Entries with model source code:
--- Start ---
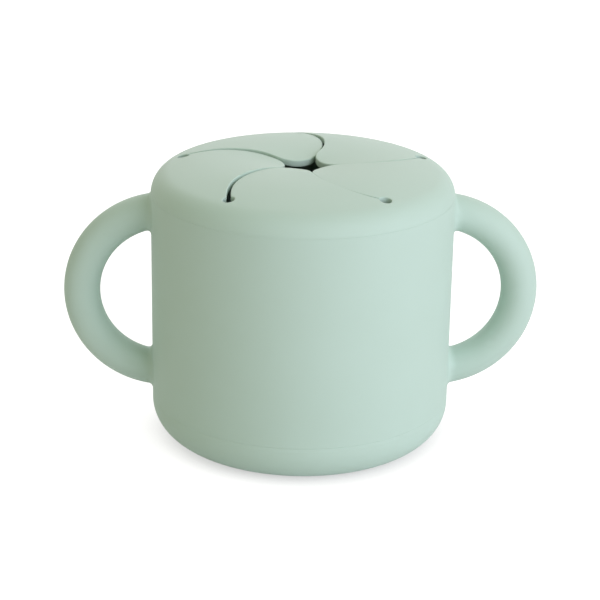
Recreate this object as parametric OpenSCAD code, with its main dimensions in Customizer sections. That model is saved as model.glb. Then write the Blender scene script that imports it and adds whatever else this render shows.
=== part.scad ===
// Toddler snack cup in soft silicone: a round cup with two ring handles, and a pressed-on lid
// whose top is cut into five curved flaps that a small hand pushes through.
// Origin at the middle of the base, +Z up, the handles along X.

/* [Cup] */
// Outside diameter of the cup and the lid
cup_d = 90; // [84:0.5:96]
// Height of the cup's rim, where the lid sits
cup_h = 75.8; // [73.4:0.2:90]
// Thickness of the cup's wall
wall = 3; // [2.4:0.1:3.6]
// Thickness of the cup's base
base_t = 3.6; // [2.6:0.1:5]
// Outside radius between the wall and the base
base_round = 10.5; // [8:0.5:12]
// Width of the flat ring that the cup stands on
foot_w = 6; // [4:0.5:10]
// Depth of the dished middle of the underside
foot_recess = 0.8; // [0.4:0.1:1.2]
// Size of the lead-in chamfer inside the rim
rim_lead = 0.6; // [0.3:0.1:1]

/* [Handles] */
// Diameter of the handle's round bar
handle_d = 10.8; // [9:0.2:12]
// Radius of the handle's ring, to the middle of the bar
handle_reach = 25.1; // [23:0.1:26]
// How far the ring's centre lies inside the wall
handle_sink = 4.3; // [3:0.1:6]
// Space between a handle's upper root and the cup's rim
handle_clear = 0.1; // [0.1:0.1:2]
// How much wider the bar gets where it joins the wall
root_flare = 1; // [0.4:0.1:1.1]
// Length of the widened root
root_len = 3; // [2:0.5:5]

/* [Lid] */
// Height of the lid above the cup's rim
lid_h = 9; // [8.6:0.1:10]
// Radius of the gentle arch across the lid's top
arch_r = 84; // [74:1:110]
// Distance from the centre to the arch's highest ring
arch_at = 18.8; // [16:0.1:21]
// Radius of the lid's outer shoulder
shoulder_r = 7.4; // [6:0.1:8.5]
// Thickness of the lid's top and of the flaps
plate_t = 1.9; // [1.6:0.1:2.1]
// Depth of the collar that plugs into the cup
collar_h = 8; // [7:0.5:12]
// Thickness of the collar
collar_t = 2; // [1.6:0.1:2.1]
// Space between the collar and the cup's bore
collar_gap = 0.5; // [0.3:0.05:0.6]
// Radius of each sealing rib round the collar
rib_r = 0.6; // [0.55:0.05:0.9]
// Space between a sealing rib's crest and the cup's bore
rib_gap = 0.05; // [0.03:0.01:0.1]
// Direction of the first slit's end hole, from +X towards +Y
lid_turn = 89.4; // [0:0.2:360]

/* [Flaps] */
// Radius of the ring of slit-end holes
hole_ring = 37.5; // [34:0.1:37.8]
// Diameter of a slit-end hole
hole_d = 3.4; // [3.3:0.1:3.8]
// Angle that a slit sweeps between its end hole and the centre
slit_sweep = 24; // [18:0.1:28]
// Length of a slit's straight stretch next to the flaps' rounded tips
slit_straight = 0.2; // [0.1:0.1:3]
// Width of a slit at its inner end
slit_w = 0.35; // [0.3:0.05:0.5]
// Width of a slit at its end hole
slit_w_hole = 0.9; // [0.8:0.05:1.1]
// Radius of a flap's rounded tip
tip_r = 7.5; // [5:0.1:8.5]
// Space between a flap's rounded root and its seat in the lid
hinge_gap = 0.08; // [0.05:0.01:0.1]
// Space at each end of a flap's rounded root
root_end_gap = 0.25; // [0.2:0.05:0.4]
// How much further out the seat reaches below the hinge, for the flap to swing
swing_room = 0.15; // [0.1:0.05:0.4]

/* [Hidden] */
$fn = 96;
sage = [0.70, 0.79, 0.74];

flap_count = 5;
step = 360 / flap_count;
cup_r = cup_d / 2;
bore_r = cup_r - wall;
lid_top = cup_h + lid_h;
past = 1;        // how far a cut runs past the face it goes through
arc_steps = 12;  // straight pieces in each curved stretch of a flap's outline
cover = 0.03;    // how much wider a flap's round root is than the plate it covers
root_lap = 0.05; // how far the small end of a handle's root lies inside the bar

// --- where a handle's ring meets the wall ---
root_dir = acos(handle_sink / handle_reach);  // direction from the ring's centre
root_top = handle_reach * sin(root_dir) + (handle_d / 2 + root_flare) / sin(root_dir);
handle_z = cup_h - handle_clear - root_top;

// --- lid sections, in the plane of radius and height ---
arch_z = lid_top - arch_r;
shoulder_x = cup_r - shoulder_r;
shoulder_z = arch_z + sqrt(pow(arch_r - shoulder_r, 2) - pow(shoulder_x - arch_at, 2));
// Where the arch runs smoothly into the shoulder
meet_x = arch_at + (shoulder_x - arch_at) * arch_r / (arch_r - shoulder_r);
function arch_height(r) = arch_z + sqrt(arch_r * arch_r - pow(r - arch_at, 2));
collar_out = bore_r - collar_gap;
collar_in = collar_out - collar_t;
rib_places = [0.35, 0.7];    // sealing ribs, as shares of the collar's depth
collar_lead = collar_t / 3;  // chamfer round the collar's lower edge

// --- flap hinges: a chord from one slit-end hole to the next ---
chord_mid = hole_ring * cos(step / 2);
chord_len = 2 * hole_ring * sin(step / 2);
arch_drop = arch_height(chord_mid) - arch_height(hole_ring);
hinge_z = (arch_height(chord_mid) + arch_height(hole_ring) - plate_t) / 2;
root_r = (plate_t + abs(arch_drop)) / 2 + cover;
seat_r = root_r + hinge_gap;
seat_len = chord_len - hole_d / 2;
flap_root_len = seat_len - 2 * root_end_gap;

// --- slits: an arc from the end hole, then straight to the flaps' rounded tips ---
arc_from = (tip_r + slit_w / 2) / tan(step / 2) + slit_straight;
lead = [cos(slit_sweep), -sin(slit_sweep)];
side = [sin(slit_sweep), cos(slit_sweep)];
hole_along = hole_ring * lead[0] - arc_from;
hole_aside = hole_ring * side[0];
slit_r = (hole_along * hole_along + hole_aside * hole_aside) / (2 * hole_aside);
slit_c = arc_from * lead + slit_r * side;
hole_dir = atan2(-slit_c[1], hole_ring - slit_c[0]);
inner_dir = atan2(-side[1], -side[0]);
turn = hole_dir - inner_dir;
// The outer wall's circle is a little off the centre line's, so that the slit widens to its hole
shift = (slit_w_hole - slit_w) / (1 - cos(turn));
outer_c = slit_c + shift * [cos(hole_dir), sin(hole_dir)];
outer_r = slit_r + slit_w_hole - slit_w / 2 - shift;
inner_r = slit_r - slit_w / 2;

function polar(r, a) = [r * cos(a), r * sin(a)];
function turned(p, a) = [p[0] * cos(a) - p[1] * sin(a), p[0] * sin(a) + p[1] * cos(a)];
function slit_wall(c, r, a_from, a_to) =
    [for (i = [0 : arc_steps]) c + polar(r, a_from + (a_to - a_from) * i / arc_steps)];

// --- cup ---
module cup_section() {
    difference() {
        square([cup_r, cup_h]);
        // rounded outer corner
        difference() {
            translate([cup_r - base_round, -past]) square([base_round + past, base_round + past]);
            translate([cup_r - base_round, base_round]) circle(base_round);
            translate([cup_r - base_round - past, -past]) square([past, base_round + past]);
        }
        // hollow, with its own rounded corner
        difference() {
            translate([-past, base_t]) square([bore_r + past, cup_h]);
            difference() {
                translate([bore_r - base_round + wall, base_t])
                    square([base_round - wall, base_round - wall]);
                translate([bore_r - base_round + wall, base_t + base_round - wall])
                    circle(base_round - wall);
            }
        }
        // lead-in chamfer inside the rim
        polygon([[bore_r - past, cup_h - rim_lead - past], [bore_r - past, cup_h + past],
                 [bore_r + rim_lead + past, cup_h + past]]);
        // dished underside
        translate([-past, -past])
            square([past + cup_r - base_round - foot_w, past + foot_recess]);
    }
}
module cup_body() {
    color(sage) rotate_extrude() intersection() {
        cup_section();
        square([cup_r + past, cup_h]);
    }
}

// --- handles ---
module handle_root(up) {
    translate([handle_sink, 0, up * handle_reach * sin(root_dir)])
        rotate([0, 90 + up * (90 - root_dir), 0])
            translate([0, 0, -past])
                cylinder(h = root_len + past, r1 = handle_d / 2 + root_flare * (1 + past / root_len),
                         r2 = handle_d / 2 - root_lap);
}
module handle() {
    difference() {
        translate([cup_r - handle_sink, 0, handle_z]) {
            rotate([90, 0, 0]) rotate_extrude() translate([handle_reach, 0]) circle(d = handle_d);
            handle_root(1);
            handle_root(-1);
        }
        translate([0, 0, -past]) cylinder(h = cup_h + 2 * past, r = cup_r);
    }
}
module right_handle() {
    color(sage) handle();
}
module left_handle() {
    color(sage) mirror([1, 0, 0]) handle();
}

// --- lid ---
module lid_section() {
    difference() {
        union() {
            // arched top
            intersection() {
                translate([arch_at, arch_z]) circle(arch_r, $fn = 360);
                translate([0, cup_h]) square([meet_x, lid_h + past]);
            }
            // rounded shoulder
            intersection() {
                union() {
                    translate([shoulder_x, shoulder_z]) circle(shoulder_r);
                    translate([shoulder_x, cup_h - lid_h]) square([shoulder_r, lid_h + shoulder_z - cup_h]);
                }
                translate([meet_x, cup_h]) square([cup_r - meet_x + past, lid_h]);
            }
            // collar with its ribs
            polygon([[collar_in - past, cup_h + past], [collar_in - past, cup_h - collar_h],
                     [collar_out - collar_lead, cup_h - collar_h],
                     [collar_out, cup_h - collar_h + collar_lead], [collar_out, cup_h + past]]);
            for (k = rib_places)
                translate([bore_r - rib_gap - rib_r, cup_h - k * collar_h]) circle(rib_r, $fn = 32);
        }
        // the middle is left open for the flaps
        translate([-past, cup_h]) square([chord_mid - 2 * seat_r + past, lid_h + past]);
        // hollow inside the collar, up to the underside of the top
        intersection() {
            translate([arch_at, arch_z]) circle(arch_r - plate_t, $fn = 360);
            translate([-past, cup_h - collar_h - past]) square([collar_in + past, collar_h + lid_h]);
        }
    }
}
// Puts its children on the hinge of flap n: X inwards to the centre, Y along the chord
module at_hinge(n) {
    rotate([0, 0, lid_turn + (n - 0.5) * step]) translate([chord_mid, 0, hinge_z])
        mirror([1, 0, 0]) children();
}
// Round seat for a flap's root, open below for the flap to swing
module hinge_seat() {
    rotate([90, 0, 0]) linear_extrude(seat_len, center = true) {
        circle(seat_r);
        translate([-seat_r - swing_room, -lid_h]) square([seat_r + swing_room + past, lid_h]);
    }
}
module slit_holes() {
    for (n = [1 : flap_count])
        rotate([0, 0, lid_turn + (n - 1) * step])
            translate([hole_ring, 0, cup_h]) cylinder(h = lid_h + past, d = hole_d);
}
module lid() {
    color(sage) difference() {
        rotate_extrude() lid_section();
        // the five-sided opening that the flaps fill
        translate([0, 0, cup_h]) linear_extrude(lid_h + past)
            polygon([for (n = [0 : flap_count - 1]) polar(hole_ring, lid_turn + n * step)]);
        for (n = [1 : flap_count]) at_hinge(n) hinge_seat();
        slit_holes();
    }
}

// --- flaps ---
// Outline of the flap between the slit at 0 and the slit at one step
function flap_outline() = let (
    tip_c = polar((tip_r + slit_w / 2) / sin(step / 2), step / 2 - slit_sweep),
    tip_from = -90 - slit_sweep,
    tip_sweep = 180 - step)
    concat(
        slit_wall(slit_c, inner_r, hole_dir, inner_dir),
        [for (i = [0 : arc_steps]) tip_c + polar(tip_r, tip_from - tip_sweep * i / arc_steps)],
        [for (p = slit_wall(outer_c, outer_r, inner_dir, hole_dir)) turned(p, step)],
        [polar(hole_ring, step) + polar(2 * root_r, step / 2),
         polar(hole_ring, 0) + polar(2 * root_r, step / 2)]);
module flap(n) {
    difference() {
        intersection() {
            // arched plate
            rotate_extrude() intersection() {
                difference() {
                    translate([arch_at, arch_z]) circle(arch_r, $fn = 360);
                    translate([arch_at, arch_z]) circle(arch_r - plate_t, $fn = 360);
                }
                translate([past, cup_h]) square([hole_ring, lid_h + past]);
            }
            rotate([0, 0, lid_turn + (n - 1) * step]) translate([0, 0, cup_h])
                linear_extrude(lid_h + past) polygon(flap_outline());
            // everything on the centre's side of the hinge, and the round root
            at_hinge(n) {
                rotate([90, 0, 0]) cylinder(h = flap_root_len, r = root_r, center = true);
                translate([0, -chord_len, -lid_h]) cube([2 * hole_ring, 2 * chord_len, 2 * lid_h]);
            }
        }
        slit_holes();
    }
}
module flap_1() {
    color(sage) flap(1);
}
module flap_2() {
    color(sage) flap(2);
}
module flap_3() {
    color(sage) flap(3);
}
module flap_4() {
    color(sage) flap(4);
}
module flap_5() {
    color(sage) flap(5);
}

cup_body();
left_handle();
right_handle();
lid();
flap_1();
flap_2();
flap_3();
flap_4();
flap_5();
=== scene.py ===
# %% [markdown]
# # A toddler's snack cup in soft silicone
#
# The real cup is two soft mouldings. One is the round cup with its two ring handles. The other is the
# lid, whose arched top is cut into five curved flaps: a small hand pushes down through them, and they
# spring back, so that the snacks stay in. The solids come in first as a fixed frame that gives every
# size and every joint. The pieces below stand for them with the same shapes, plus the small radii, the
# mould line and the bending roots that make silicone look soft.

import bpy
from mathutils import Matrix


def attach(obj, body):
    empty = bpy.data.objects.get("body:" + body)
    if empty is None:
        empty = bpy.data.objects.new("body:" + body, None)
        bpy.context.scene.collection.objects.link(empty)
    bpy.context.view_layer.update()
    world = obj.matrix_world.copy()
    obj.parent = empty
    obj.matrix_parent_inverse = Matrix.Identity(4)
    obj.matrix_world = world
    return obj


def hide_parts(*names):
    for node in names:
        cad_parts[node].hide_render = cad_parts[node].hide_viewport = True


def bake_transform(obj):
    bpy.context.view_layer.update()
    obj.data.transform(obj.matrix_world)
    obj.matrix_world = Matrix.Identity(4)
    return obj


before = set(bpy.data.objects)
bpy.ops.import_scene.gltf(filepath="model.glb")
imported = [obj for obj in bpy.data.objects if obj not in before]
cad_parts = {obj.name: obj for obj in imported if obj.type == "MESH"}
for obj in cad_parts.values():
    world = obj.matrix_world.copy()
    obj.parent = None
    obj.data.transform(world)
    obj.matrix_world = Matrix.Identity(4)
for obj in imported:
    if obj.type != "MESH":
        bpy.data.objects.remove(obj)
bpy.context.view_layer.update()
print("solids:", sorted(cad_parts))

# %% The tools
import math

import bmesh
import bpy
import numpy as np
from mathutils import Matrix, Vector
from mathutils.geometry import delaunay_2d_cdt

# %% [markdown]
# ## Sizes
#
# All sizes are in millimetres, with the origin in the middle of the base and +Z up. The cup's and the
# handles' sizes come first. `edge` values are the small radii that a mould leaves on every corner.

# %% Sizes of the cup and its handles
cup_r, cup_h, wall, base_t = 45.0, 75.8, 3.0, 3.6
bore_r = cup_r - wall
base_round, foot_w, foot_recess, rim_lead = 10.5, 6.0, 0.8, 0.6
bar_r, ring_r = 5.4, 25.1
ring_x, ring_z = cup_r - 4.3, 44.475
# The mould line: a shallow groove with a long lower side, and the wall above it
groove_low, groove_z, groove_high, groove_depth, wall_from = 11.3, 12.3, 12.55, 0.1, 12.8
print("outside over the handles, mm:", round(2 * (ring_x + ring_r + bar_r), 1))

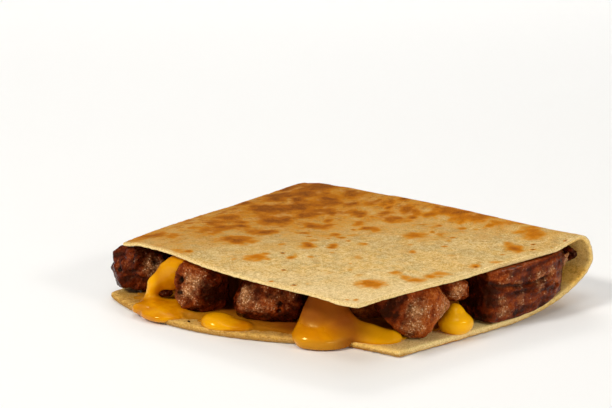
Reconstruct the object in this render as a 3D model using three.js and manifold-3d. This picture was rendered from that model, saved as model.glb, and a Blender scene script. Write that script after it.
--- End ---
**WHAT YOU WILL DO:** Repeat, word for word, only the lines from the line holding "cup_body();" through the line holding "# mould line", with both of those lines included.

**FINAL RESULT:**
cup_body();
left_handle();
right_handle();
lid();
flap_1();
flap_2();
flap_3();
flap_4();
flap_5();
=== scene.py ===
# %% [markdown]
# # A toddler's snack cup in soft silicone
#
# The real cup is two soft mouldings. One is the round cup with its two ring handles. The other is the
# lid, whose arched top is cut into five curved flaps: a small hand pushes down through them, and they
# spring back, so that the snacks stay in. The solids come in first as a fixed frame that gives every
# size and every joint. The pieces below stand for them with the same shapes, plus the small radii, the
# mould line and the bending roots that make silicone look soft.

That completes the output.